E a quem compete fixar a sua remuneração? A outros órgãos de soberania, cujos atos, aliás, são julgados pelos Tribunais, numa relação esquizofrénica que, de certo modo, é contrária à ideia de separação de poderes e total independência entre eles.

É certo que o princípio da independência judicial é a independência de cada juiz singular, no exercício das funções adjudicante. De facto, no processo de decisão dos juízes deve ser independente e imparcial, capaz de agir sem qualquer restrição, influência indevida, pressão, ameaça ou interferência, direta ou indireta, de qualquer autoridade, incluindo as autoridades internas à magistratura. A hierarquia da organização judiciária não pode, pois, comprometer essa independência individual dos juízes. Todavia, a remuneração é uma peça-chave em qualquer atividade profissional para assegurar essa independência, sendo-o, por maioria de razão, na magistratura.

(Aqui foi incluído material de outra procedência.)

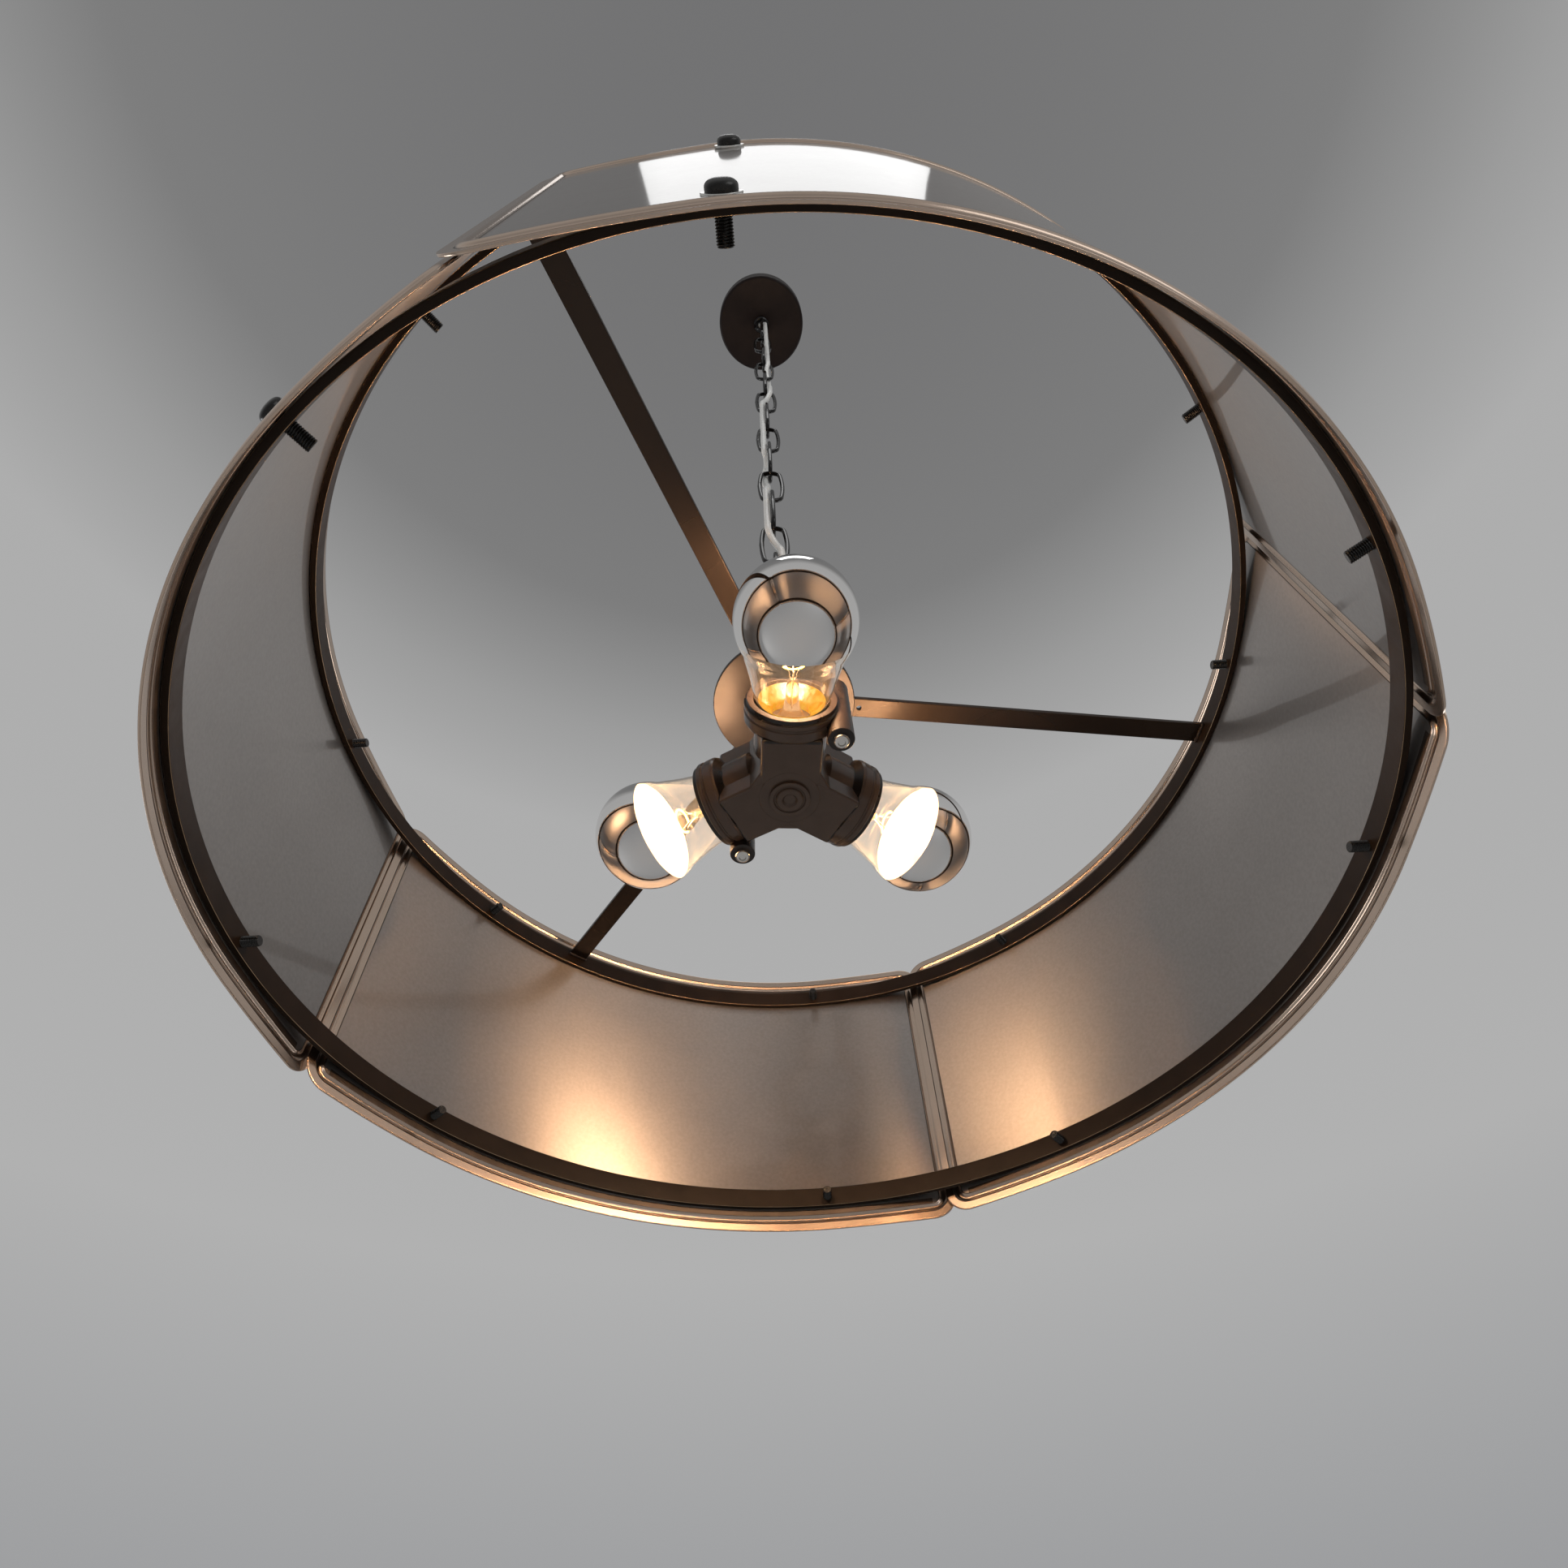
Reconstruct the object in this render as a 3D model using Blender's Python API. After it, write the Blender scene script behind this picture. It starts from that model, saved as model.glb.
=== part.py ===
# Chain-hung drum pendant: four curved sheet-metal panels on two flat-bar rings,
# three half-mirror bulbs in a moulded socket cluster, a long-link chain and a round canopy.
# Metres, +Z up. The origin is the centre of the ceiling mount; everything hangs below it.

import bpy
import bmesh
from math import cos, pi, radians, sin, tan
from mathutils import Matrix, Vector

# General clearances
GAP = 0.0003                    # between pieces that touch
RUNNING_GAP = 0.0005            # round a piece that turns or slides
HOLE_CLEARANCE = 0.0003         # radial, round a screw's shank
CUT_OVERRUN = 0.002             # how far a cutter runs past what it cuts
SHARP_EDGE_ANGLE = 35           # degrees; flatter edges than this are shaded smooth

# Pan heads: the flat top's share of the head's radius, and the straight side's share of its height
HEAD_TOP_SHARE = 0.7
HEAD_SIDE_SHARE = 0.55

# Ceiling bracket
BRACKET_WIDTH = 0.018
BRACKET_THICKNESS = 0.002
BRACKET_SLOT_SPACING = 0.0889   # between the two box screws
BOX_SCREW_RADIUS = 0.0021
BOX_SCREW_HEAD_RADIUS = 0.0040
BOX_SCREW_HEAD_HEIGHT = 0.0022
BOX_SCREW_LENGTH = 0.022
BRACKET_SLOT_LENGTH = 0.0075
BRACKET_SLOT_PLACE = BRACKET_SLOT_SPACING / 2
BRACKET_END = 0.0046            # from the middle of a slot to the strap's end
BRACKET_END_PLACE = BRACKET_SLOT_PLACE + BRACKET_END

# Threaded tubes and their nuts
NIPPLE_RADIUS = 0.0050
NIPPLE_BORE_RADIUS = 0.0038
NUT_ACROSS_CORNERS = 0.0190
NUT_HEIGHT = 0.0036

# Canopy
CANOPY_RADIUS = 0.0600
CANOPY_DEPTH = 0.0215
CANOPY_WALL = 0.0012
CANOPY_EDGE_RADIUS = 0.0035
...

Mas esta aproximação dos juízes aos trabalhadores relativamente ao seu concreto estatuto sócio-profissional leva a que se possam associar sindicalmente e exercer o direito à greve, sem o que não teriam qualquer outra forma de reivindicar direitos relativos à sua carreira profissional, aliás como qualquer outro português que desempenha essa atividade profissional com caráter regular e permanente até à idade de reforma.

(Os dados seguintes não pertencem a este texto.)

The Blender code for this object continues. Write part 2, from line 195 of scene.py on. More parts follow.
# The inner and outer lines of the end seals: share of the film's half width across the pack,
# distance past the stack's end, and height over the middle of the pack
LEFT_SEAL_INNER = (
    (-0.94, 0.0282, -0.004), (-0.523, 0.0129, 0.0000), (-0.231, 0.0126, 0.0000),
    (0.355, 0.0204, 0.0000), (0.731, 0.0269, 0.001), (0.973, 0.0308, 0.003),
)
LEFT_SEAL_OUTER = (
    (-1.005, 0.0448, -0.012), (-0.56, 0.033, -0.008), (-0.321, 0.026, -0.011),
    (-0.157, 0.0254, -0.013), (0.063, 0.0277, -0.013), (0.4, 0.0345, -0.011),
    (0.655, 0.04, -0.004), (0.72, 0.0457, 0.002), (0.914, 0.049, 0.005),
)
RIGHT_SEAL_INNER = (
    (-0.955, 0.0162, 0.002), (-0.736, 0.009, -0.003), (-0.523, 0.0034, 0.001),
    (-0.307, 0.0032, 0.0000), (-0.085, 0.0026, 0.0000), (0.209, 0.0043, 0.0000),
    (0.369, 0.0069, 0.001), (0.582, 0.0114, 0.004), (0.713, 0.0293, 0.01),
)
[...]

Não revelarei se aderirei ou não à greve decretada de 21 dias pelas ASJP, e em que termos, já que outras motivações que não estritamente as acima referidas poderão ser decisivas na minha decisão, todavia, o que pretendo, aqui , sublinhar é contrariar a ideia de que os magistrados são titulares de órgãos de soberania iguais aos senhores deputados, ministros, secretários de Estado, ou Presidente da República. Estes, de facto, "estão" deputados, ministros ou Presidente da República.

Nós não "estamos" magistrados, nós "somos" magistrados!

Ser deputado ou membro do Governo não é nenhuma profissão, apesar de parte significativa do hemiciclo ser composta por deputados que ali passaram toda uma carreira contributiva e de parte dos nossos governantes acabarem por passar parte significativa da sua idade ativa a exercer tais cargos, ininterrupta ou alternadamente. Os magistrados não. Desempenham as suas funções no âmbito do desenvolvimento desta sua carreira, assumindo todas as suas limitações, para cujo ingresso se impõem provas exigentes e para cujas promoções aos Tribunais Superiores igualmente se impõem condições muito exigentes [além das avaliações ao seu desempenho por inspeções regulares, também grau académico superior licenciatura, obras publicadas, artigos científicos publicados, aulas ministradas em estabelecimentos de ensino superior pro bono, conferências dadas...], sabendo que apenas uma pequeníssima parte conseguirá chegar lá!

Qualquer pessoa de bom senso, interessada em defender o Estado de Direito, informada [e que quer ser informada] e esclarecida é capaz de perceber isto.